WHAT THE TASK REQUIRES: Begin with the line that contains "const joint = new THREE.Group();", end with the line that contains "before = set(bpy.data.objects)", and extract exactly that stretch of lines.

STORED DATA:
— start —

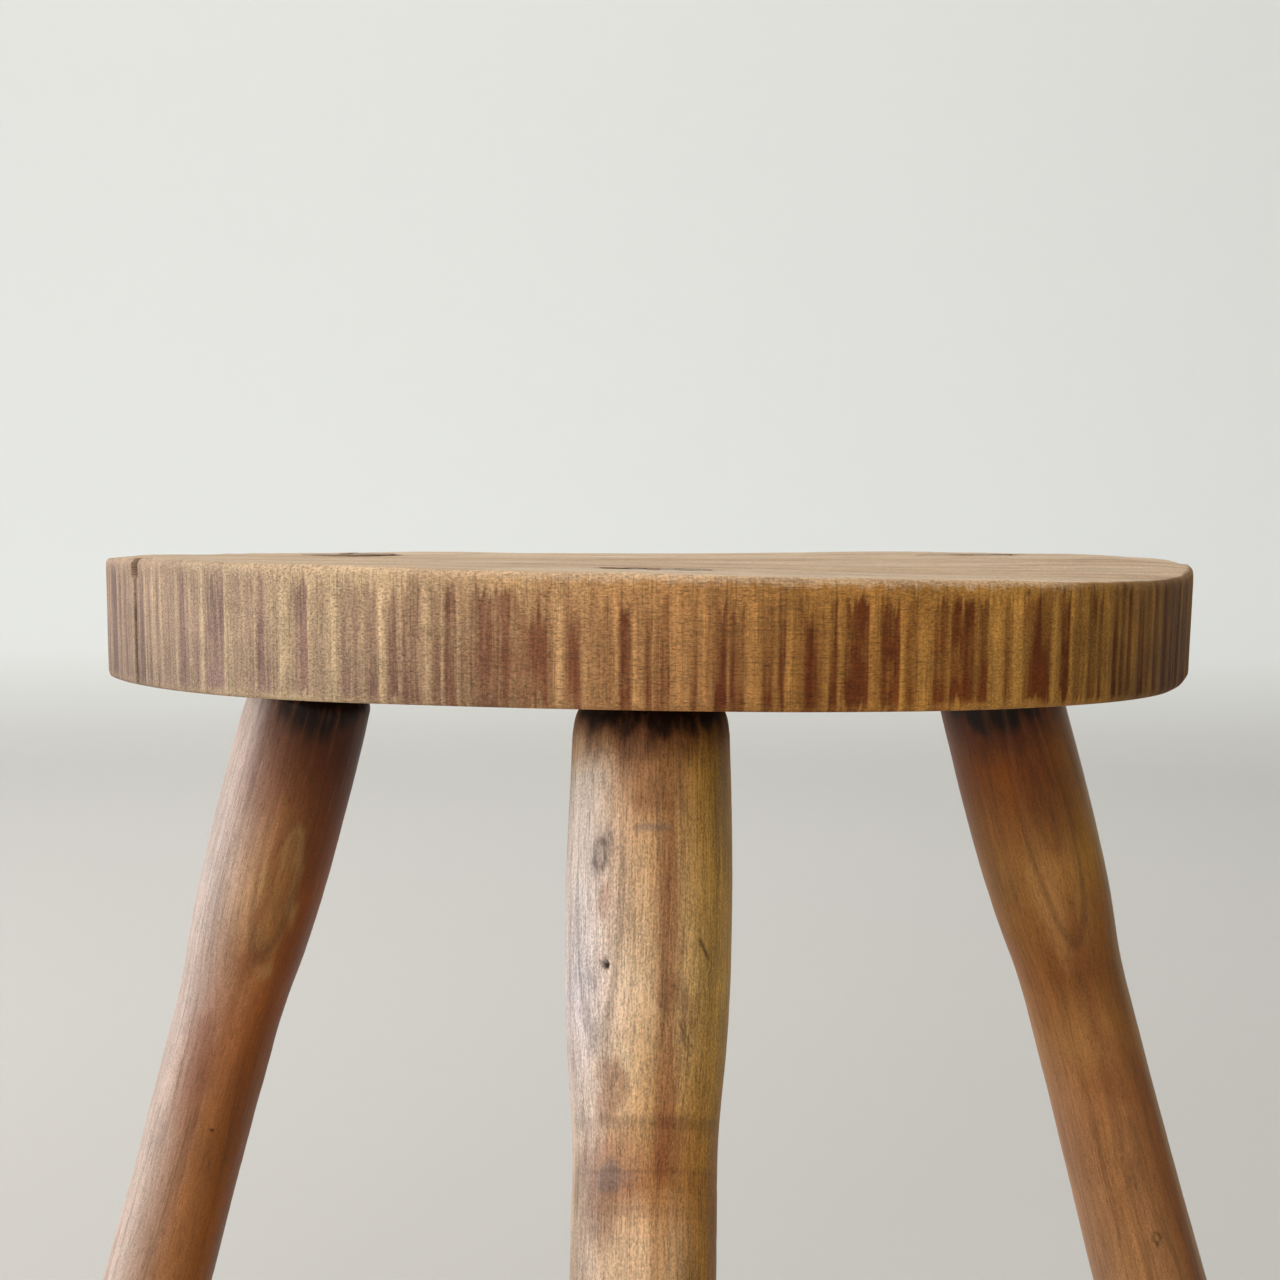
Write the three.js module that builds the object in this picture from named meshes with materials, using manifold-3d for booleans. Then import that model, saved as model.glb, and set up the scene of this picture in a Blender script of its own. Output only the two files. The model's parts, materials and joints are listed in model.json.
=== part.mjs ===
import * as THREE from 'three';
import { mergeVertices } from 'three/addons/utils/BufferGeometryUtils.js';
import Module from 'manifold-3d';

// A three-legged milking stool. Millimetres, +Z up, floor at z = 0, one leg towards the front (-Y).
// The seat is a single plank with its grain along X. Each leg is turned in one piece with a round
// tenon that passes right through the seat, where a wedge driven into a saw cut spreads it.

const wasm = await Module();
wasm.setup();

// Seat plank
const seatHeight = 320;
const seatCentre = new THREE.Vector2(-1.5, 39); // brings the whole footprint's middle to the origin
const seatRadius = 150;
const seatThickness = 30.5;
const undersideRise = 0.004; // per mm towards +X: the plank is thinner on that side
const topArris = 1.5;
const bottomArris = 3;
const rimDraft = 0.8; // the wall comes in by this much from top to bottom
const rimSegments = 90;
const arrisSegments = 3;

// The rim was cut by hand: it stands this far out or in of the round, over about this many degrees
// to either side of these directions.
const rimSwells = [
  { towards: -57, out: 9, spread: 18 },
  { towards: -106, out: -6.5, spread: 15 },
  { towards: -150, out: -2.5, spread: 14 },
  { towards: -14, out: -6, spread: 15 },
  { towards: 70, out: 2.5, spread: 25 },
  { towards: 122, out: -2.5, spread: 20 },
];

// Legs: the azimuth and radius of the axis where it meets the underside, the run outwards per mm of
// drop, the azimuth that the leg leans to, how drawn out its turning is, and how far down the axis
// its shoulder is.
const legs = [
  { side: 'front', azimuth: 269.1, radius: 113.6, splay: 0.347, lean: 268.5, stretch: 0.99, shoulder: 0 },
  { side: 'left', azimuth: 150, radius: 115.4, splay: 0.329, lean: 148.6, stretch: 1.1, shoulder: 8.5 },
  { side: 'right', azimuth: 29.8, radius: 115.5, splay: 0.338, lean: 29.9, stretch: 0.985, shoulder: 5.8 },
];

// Turned leg: radius against the distance down the axis from the underside. The shoulder is turned
// square to the axis with its edge rounded over. On a splayed leg only its outer side meets the seat,
// where it is trimmed to the underside, and the inner side stands open.
const shoulderRadius = 18;
const shoulderRounding = 3.5;
const legTurning = [
  [18.4, 17], [18.75, 30], [18.85, 48], [18.5, 68], [17.6, 84], [16.4, 95], [15.85, 106],
  [15.95, 124], [16.1, 150], [16.6, 180], [17.3, 212], [17.3, 240], [16.2, 275],
];
const legFoot = new THREE.Vector2(14, 325); // past the floor, which cuts the foot level
const legRings = 26;
const roundSegments = 28;

// Through tenon, its mortise and its wedge
const tenonRadius = 13.5;
const jointGap = 0.3;
const flushGap = 0.2; // the tenon, the wedge and the shoulder stop this far under the seat's faces
const wedgeDepth = 24;
const wedgeHalfWidth = 12.9;
const wedgeTop = 3.4;
const wedgeTip = 0.8;

const reach = 400; // larger than the stool, for cutting blocks
const through = 60; // longer than any path through the plank

const woods = {
  seat: new THREE.MeshStandardMaterial({ color: 0xb08a66, roughness: 0.6, metalness: 0 }),
  leg: new THREE.MeshStandardMaterial({ color: 0x9c7048, roughness: 0.55, metalness: 0 }),
  wedge: new THREE.MeshStandardMaterial({ color: 0x7a5636, roughness: 0.7, metalness: 0 }),
};

function toSolid(geometry) {
  const bare = geometry.clone();
  bare.deleteAttribute('normal');
  bare.deleteAttribute('uv');
  const merged = mergeVertices(bare);
  const corners = merged.index.array;
  const triangles = [];
  for (let i = 0; i < corners.length; i += 3) {
    const [a, b, c] = corners.subarray(i, i + 3);
    if (a !== b && b !== c && c !== a) triangles.push(a, b, c);
  }
  return new wasm.Manifold(new wasm.Mesh({
    numProp: 3,
    vertProperties: merged.attributes.position.array,
    triVerts: Uint32Array.from(triangles),
  }));
}

function toMesh(name, solid, material) {
  const { vertProperties, triVerts } = solid.getMesh();
  const geometry = new THREE.BufferGeometry();
  geometry.setAttribute('position', new THREE.BufferAttribute(vertProperties, 3));
  geometry.setIndex(new THREE.BufferAttribute(triVerts, 1));
  geometry.computeVertexNormals();
  const mesh = new THREE.Mesh(geometry, material);
  mesh.name = name;
  return mesh;
}

// A lathe turns about Y; the stool's pieces are turned about Z.
function turned(profile, segments) {
  return new THREE.LatheGeometry(profile, segments).rotateX(Math.PI / 2);
}

function rod(radius, from, to) {
  const profile = [
    new THREE.Vector2(0, from),
    new THREE.Vector2(radius, from),
    new THREE.Vector2(radius, to),
    new THREE.Vector2(0, to),
  ];
  return turned(profile, roundSegments);
}

// A block that fills everything above (side = 1) or below (side = -1) a height in the stool's frame
function halfSpace(height, side) {
  const block = new THREE.BoxGeometry(2 * reach, 2 * reach, reach);
  return block.translate(0, 0, height + side * reach / 2);
}

function rimRadius(angle) {
  let radius = seatRadius;
  for (const { towards, out, spread } of rimSwells) {
    const turn = THREE.MathUtils.radToDeg(angle) - towards;
    const away = THREE.MathUtils.euclideanModulo(turn + 180, 360) - 180;
    radius += out * Math.exp(-0.5 * (away / spread) ** 2);
  }
  return radius;
}

function arris(centreX, centreY, radius, startAngle) {
  const points = [];
  for (let i = 0; i <= arrisSegments; i += 1) {
    const angle = startAngle + (Math.PI / 2) * (i / arrisSegments);
    points.push(new THREE.Vector2(
      centreX + radius * Math.cos(angle),
      centreY + radius * Math.sin(angle),
    ));
  }
  return points;
}

// The plank's top face is z = 0 in its own frame.
function seatBlank() {
  const foot = seatRadius - rimDraft;
  const profile = [
    new THREE.Vector2(0, -seatThickness),
    ...arris(foot - bottomArris, bottomArris - seatThickness, bottomArris, -Math.PI / 2),
    ...arris(seatRadius - topArris, -topArris, topArris, 0),
    new THREE.Vector2(0, 0),
  ];
  const blank = turned(profile, rimSegments);
  const position = blank.attributes.position;
  for (let i = 0; i < position.count; i += 1) {
    const angle = Math.atan2(position.getY(i), position.getX(i));
    const stretch = rimRadius(angle) / seatRadius;
    const x = position.getX(i) * stretch;
    const y = position.getY(i) * stretch;
    const rise = position.getZ(i) < -seatThickness / 2 ? undersideRise * x : 0;
    position.setXYZ(i, x, y, position.getZ(i) + rise);
  }
  return blank;
}

// The frame of a leg: its origin where the axis meets the underside, Z up the leg, and Y as near as
// it can be to the stool's Y, across the seat's grain, which is how the wedge lies.
function legFrame({ azimuth, radius, splay, lean }) {
  const around = THREE.MathUtils.degToRad(azimuth);
  const towards = THREE.MathUtils.degToRad(lean);
  const offset = radius * Math.cos(around);
  const origin = new THREE.Vector3(
    seatCentre.x + offset,
    seatCentre.y + radius * Math.sin(around),
    seatHeight - seatThickness + undersideRise * offset,
  );
  const up = new THREE.Vector3(-splay * Math.cos(towards), -splay * Math.sin(towards), 1).normalize();
  const thick = new THREE.Vector3(0, 1, 0).cross(up).normalize();
  const across = up.clone().cross(thick);
  return new THREE.Matrix4().makeBasis(thick, across, up).setPosition(origin);
}

// Everything above the seat's underside, which it touches
function plankSpace() {
  const block = halfSpace(seatHeight - seatThickness, 1);
  const position = block.attributes.position;
  for (let i = 0; i < position.count; i += 1) {
    const rise = undersideRise * (position.getX(i) - seatCentre.x);
    position.setZ(i, position.getZ(i) + rise);
  }
  return block;
}

// The whole leg with its tenon, reaching past the floor and past the seat's top
function legBlank({ stretch, shoulder }) {
  const turning = [legFoot];
  for (const [radius, down] of legTurning.toReversed()) {
    turning.push(new THREE.Vector2(radius, down * stretch));
  }
  turning.push(new THREE.Vector2(shoulderRadius, shoulder + shoulderRounding));
  const outline = new THREE.SplineCurve(turning).getPoints(legRings);
  const edgeRadius = shoulderRadius - shoulderRounding;
  const profile = [
    new THREE.Vector2(0, -legFoot.y),
    ...outline.map(({ x, y }) => new THREE.Vector2(x, -y)).slice(0, -1),
    ...arris(edgeRadius, -shoulder - shoulderRounding, shoulderRounding, 0),
    new THREE.Vector2(tenonRadius, -shoulder),
    new THREE.Vector2(tenonRadius, through),
    new THREE.Vector2(0, through),
  ];
  return turned(profile, roundSegments);
}

// The wedge's taper seen along the saw cut, grown by a gap, and as long as the cut asks
function taper(top, gap, length) {
  const tip = -wedgeDepth - gap;
  const shape = new THREE.Shape([
    new THREE.Vector2(-wedgeTip / 2 - gap, tip),
    new THREE.Vector2(wedgeTip / 2 + gap, tip),
    new THREE.Vector2(wedgeTop / 2 + gap, 0),
    new THREE.Vector2(wedgeTop / 2 + gap, top),
    new THREE.Vector2(-wedgeTop / 2 - gap, top),
    new THREE.Vector2(-wedgeTop / 2 - gap, 0),
  ]);
  const prism = new THREE.ExtrudeGeometry(shape, { depth: length, bevelEnabled: false });
  return prism.translate(0, 0, -length / 2).rotateX(Math.PI / 2);
}

const stool = new THREE.Group();
const seatFrame = new THREE.Matrix4().makeTranslation(seatCentre.x, seatCentre.y, seatHeight);
let plank = toSolid(seatBlank().applyMatrix4(seatFrame));

for (const leg of legs) {
  const frame = legFrame(leg);
  const toLeg = frame.clone().invert();
  const inLeg = (block) => toSolid(block.applyMatrix4(toLeg));
  const aboveSeat = inLeg(halfSpace(seatHeight - flushGap, 1));

  // Length of the tenon's axis inside the plank, and the wedge's place at its top
  const up = new THREE.Vector3().setFromMatrixColumn(frame, 2);
  const start = new THREE.Vector3().setFromMatrixPosition(frame);
  const tenonLength = (seatHeight - start.z) / up.z;
  const atTop = (prism) => prism.translate(0, 0, tenonLength);

  const tenon = toSolid(rod(tenonRadius, -through, 2 * through));
  const blank = toSolid(legBlank(leg))
    .subtract(aboveSeat)
    .subtract(inLeg(halfSpace(0, -1)))
    .subtract(inLeg(plankSpace().translate(0, 0, -flushGap)).subtract(tenon));
  const sawCut = toSolid(atTop(taper(through, jointGap, 4 * tenonRadius)));
  const wedge = toSolid(atTop(taper(through, 0, 2 * wedgeHalfWidth))).subtract(aboveSeat);

  const joint = new THREE.Group();
  joint.applyMatrix4(frame);
  joint.add(toMesh(`leg_${leg.side}`, blank.subtract(sawCut), woods.leg));
  joint.add(toMesh(`wedge_${leg.side}`, wedge, woods.wedge));
  stool.add(joint);

  const mortise = rod(tenonRadius + jointGap, -through, 2 * through).applyMatrix4(frame);
  plank = plank.subtract(toSolid(mortise));
}

stool.add(toMesh('seat', plank, woods.seat));

export default stool;
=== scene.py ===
import itertools
import json
import math

import bpy
import numpy as np
from mathutils import Matrix, Vector
from mathutils.geometry import delaunay_2d_cdt


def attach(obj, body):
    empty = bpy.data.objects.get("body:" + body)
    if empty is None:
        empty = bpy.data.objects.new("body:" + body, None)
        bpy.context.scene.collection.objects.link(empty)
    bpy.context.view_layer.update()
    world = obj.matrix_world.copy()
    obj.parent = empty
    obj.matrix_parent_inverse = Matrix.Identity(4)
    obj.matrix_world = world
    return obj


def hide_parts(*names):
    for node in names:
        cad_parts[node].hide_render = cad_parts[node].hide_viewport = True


# An old wooden milking stool: a hand-cut plank seat on three turned legs. Everything is in metres,
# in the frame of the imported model, which gives the places of the seat, the legs and the wedges.

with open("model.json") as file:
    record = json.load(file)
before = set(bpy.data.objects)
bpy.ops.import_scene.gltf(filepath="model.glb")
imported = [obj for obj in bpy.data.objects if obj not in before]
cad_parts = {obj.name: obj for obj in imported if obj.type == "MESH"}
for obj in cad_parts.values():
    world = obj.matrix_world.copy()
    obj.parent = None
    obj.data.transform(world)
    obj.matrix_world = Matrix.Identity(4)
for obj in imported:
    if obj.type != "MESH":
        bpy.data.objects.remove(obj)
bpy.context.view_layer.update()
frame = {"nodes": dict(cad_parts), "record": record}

MM = 0.001
mounts = {mount["name"]: mount for mount in frame["record"]["mounts"]}
SEAT = np.array(mounts["seat_top"]["pos_m"])
SIDES = ("front", "left", "right")

# Usual radius of the rim and of a leg, in mm, for turning degrees into mm
RIM_RADIUS = 150
LEG_RADIUS = 18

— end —

ANSWER TO THIS PROBLEM:
  const joint = new THREE.Group();
  joint.applyMatrix4(frame);
  joint.add(toMesh(`leg_${leg.side}`, blank.subtract(sawCut), woods.leg));
  joint.add(toMesh(`wedge_${leg.side}`, wedge, woods.wedge));
  stool.add(joint);

  const mortise = rod(tenonRadius + jointGap, -through, 2 * through).applyMatrix4(frame);
  plank = plank.subtract(toSolid(mortise));
}

stool.add(toMesh('seat', plank, woods.seat));

export default stool;
=== scene.py ===
import itertools
import json
import math

import bpy
import numpy as np
from mathutils import Matrix, Vector
from mathutils.geometry import delaunay_2d_cdt


def attach(obj, body):
    empty = bpy.data.objects.get("body:" + body)
    if empty is None:
        empty = bpy.data.objects.new("body:" + body, None)
        bpy.context.scene.collection.objects.link(empty)
    bpy.context.view_layer.update()
    world = obj.matrix_world.copy()
    obj.parent = empty
    obj.matrix_parent_inverse = Matrix.Identity(4)
    obj.matrix_world = world
    return obj


def hide_parts(*names):
    for node in names:
        cad_parts[node].hide_render = cad_parts[node].hide_viewport = True


# An old wooden milking stool: a hand-cut plank seat on three turned legs. Everything is in metres,
# in the frame of the imported model, which gives the places of the seat, the legs and the wedges.

with open("model.json") as file:
    record = json.load(file)
before = set(bpy.data.objects)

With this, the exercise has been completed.